The best thing you can do to achieve sustainable progress when learning a language is to create a strict routine. This means blocking off time in your schedule for practice, and keeping this commitment.

It’s also important to add accountability to your routine. For example, you might partner up with someone else who wants to learn the same language. You can then set goals for each practice session, to help keep you both motivated.

9. Focus on Listening Skills

Learning vocabulary and grammar is important. It’s also one of the best ways to feel like you’re making progress. However, one of the best language learning tips teachers can give their students is to take their listening skills seriously.

Listening skills are a vital foundation when learning a new language.

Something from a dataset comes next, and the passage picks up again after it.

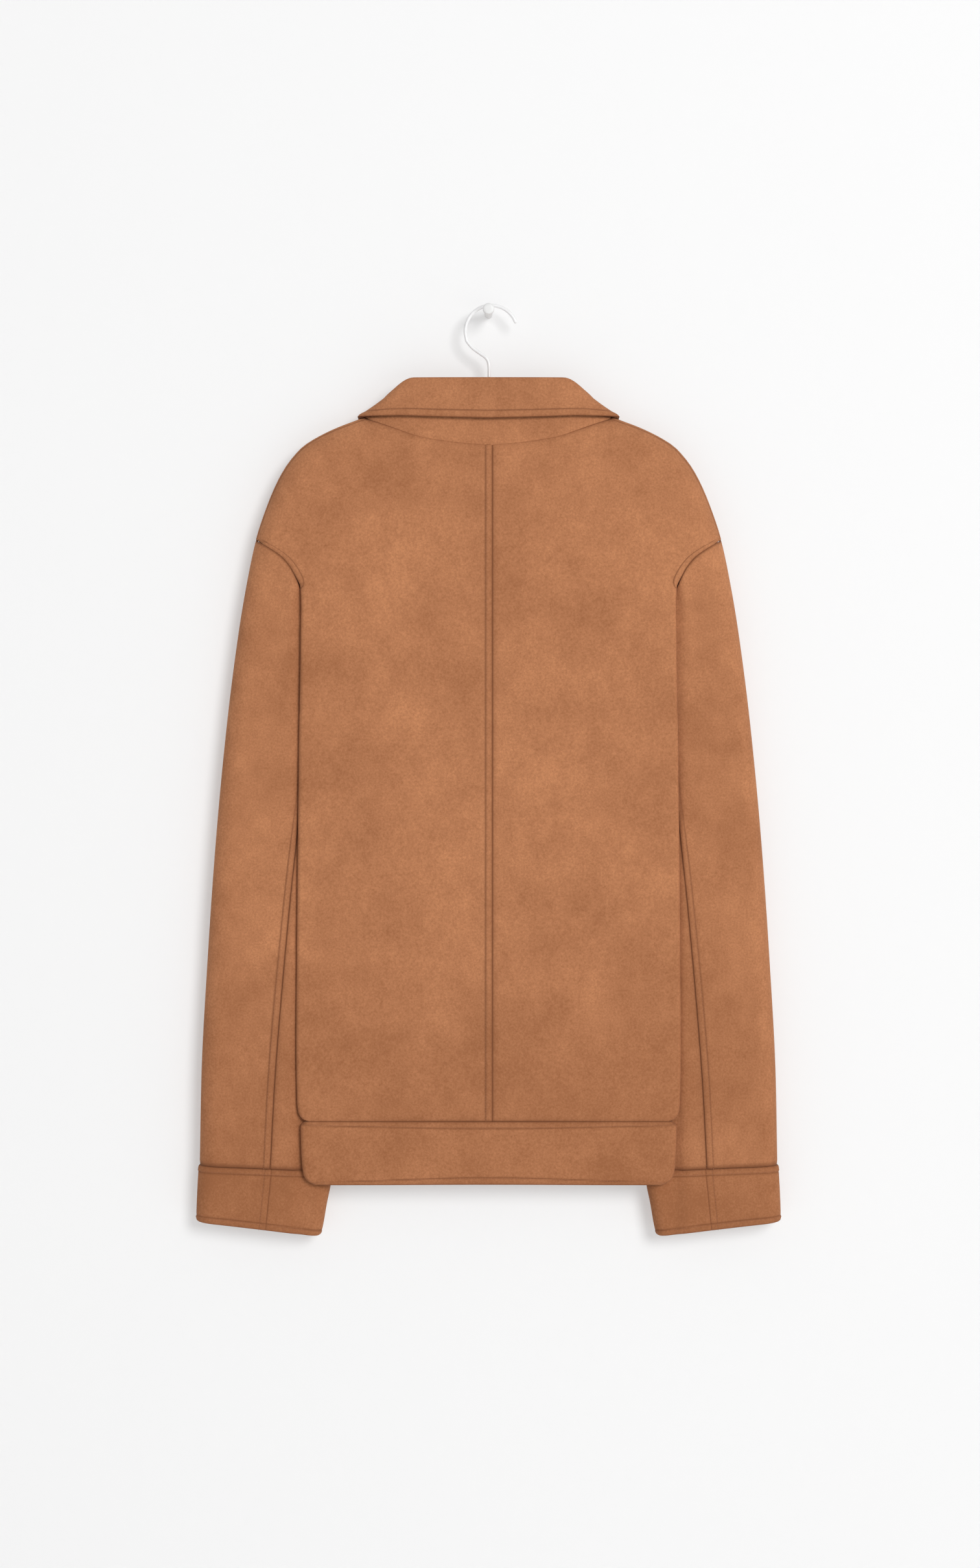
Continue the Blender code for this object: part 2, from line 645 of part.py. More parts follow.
def main():
    for obj in list(bpy.data.objects):
        bpy.data.objects.remove(obj)
    bpy.context.scene.collection.children.link(bpy.data.collections.new("suede_jacket"))
    half_gap = SEAM_GAP / 2
    cloth("back_left", body_panel(-1, True, -CENTRE_BACK_X + half_gap), SUEDE)
    cloth("back_right", body_panel(1, True, CENTRE_BACK_X + half_gap), SUEDE)
    cloth("front_left", body_panel(-1, False, -LAP_LEFT_X, lap_lift), SUEDE)
    cloth("front_right", body_panel(1, False, LAP_RIGHT_X), SUEDE)
    back_band = joined_halves(hem_panel(-1, True, 0), hem_panel(1, True, 0))
    cloth("hem_back", back_band, FOLDED_SUEDE)
    cloth("hem_front_left", hem_panel(-1, False, -LAP_LEFT_X, band_lift), FOLDED_SUEDE)
    cloth("hem_front_right", hem_panel(1, False, LAP_RIGHT_X), FOLDED_SUEDE)
    for word, side in (("left", -1), ("right", 1)):
        cloth(f"sleeve_outer_{word}", sleeve_piece(side, OUTER_STATIONS), SUEDE)
        cloth(f"sleeve_under_{word}", sleeve_piece(side, UNDER_STATIONS), SUEDE)
        cloth(f"cuff_{word}", cuff_rows(side), FOLDED_SUEDE, ring=True)
    cloth("collar_stand", stand_rows(), FOLDED_SUEDE)
    cloth("collar_fall", fall_rows(), FOLDED_SUEDE)
    buttons()
    hanger()
    wall_peg()


main()
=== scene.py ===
"""Looks of a suede jacket that hangs on a hanger from a wall peg.

Lengths in the tables are millimetres, measured as in the frame: x to the right seen from the jacket's
back, z up from the peg's axis, and depths from the middle plane that holds the hanger.
"""

import math

import bmesh
import bpy
import numpy as np
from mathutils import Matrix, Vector


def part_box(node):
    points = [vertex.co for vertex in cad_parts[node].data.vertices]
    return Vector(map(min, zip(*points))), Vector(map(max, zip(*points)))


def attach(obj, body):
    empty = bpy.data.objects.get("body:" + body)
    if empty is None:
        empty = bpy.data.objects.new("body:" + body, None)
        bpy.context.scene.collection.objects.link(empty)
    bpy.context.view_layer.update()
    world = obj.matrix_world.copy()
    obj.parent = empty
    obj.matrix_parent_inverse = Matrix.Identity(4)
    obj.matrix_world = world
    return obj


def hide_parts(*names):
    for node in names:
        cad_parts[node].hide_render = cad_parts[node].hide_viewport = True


bl_info = {
    "name": "Hanging Suede Jacket",
    "version": (1, 0, 0),
    "blender": (4, 5, 0),
    "location": "View3D > Sidebar > Jacket",
    "description": "Builds a suede jacket on its hanger, with seams, topstitching, buttons and a wall",
    "category": "Add Mesh",
}

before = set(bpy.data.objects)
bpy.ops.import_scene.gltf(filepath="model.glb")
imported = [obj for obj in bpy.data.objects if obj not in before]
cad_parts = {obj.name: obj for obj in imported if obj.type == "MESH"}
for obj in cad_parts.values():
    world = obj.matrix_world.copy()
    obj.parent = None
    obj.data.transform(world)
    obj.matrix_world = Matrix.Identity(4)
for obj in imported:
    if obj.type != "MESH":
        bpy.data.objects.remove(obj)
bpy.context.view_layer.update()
MM = 0.001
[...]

For one thing, they’re a great way to pick up new words and phrases, without even noticing it. They’re also a vital way to help learners to build their confidence, by helping them realise how much they have already learned.

10. Seek out Language Learning Tips from Experts

Perhaps the best things you can do when learning a language is to seek out expert advice. This can be from qualified teachers, native speakers, or simply someone who is a little bit further along their journey.

This might be through an immersion experience, or intensive language course.

Alternatively, there are countless language learning podcasts, blogs and online communities to pick up additional language learning tips from experts all around the world.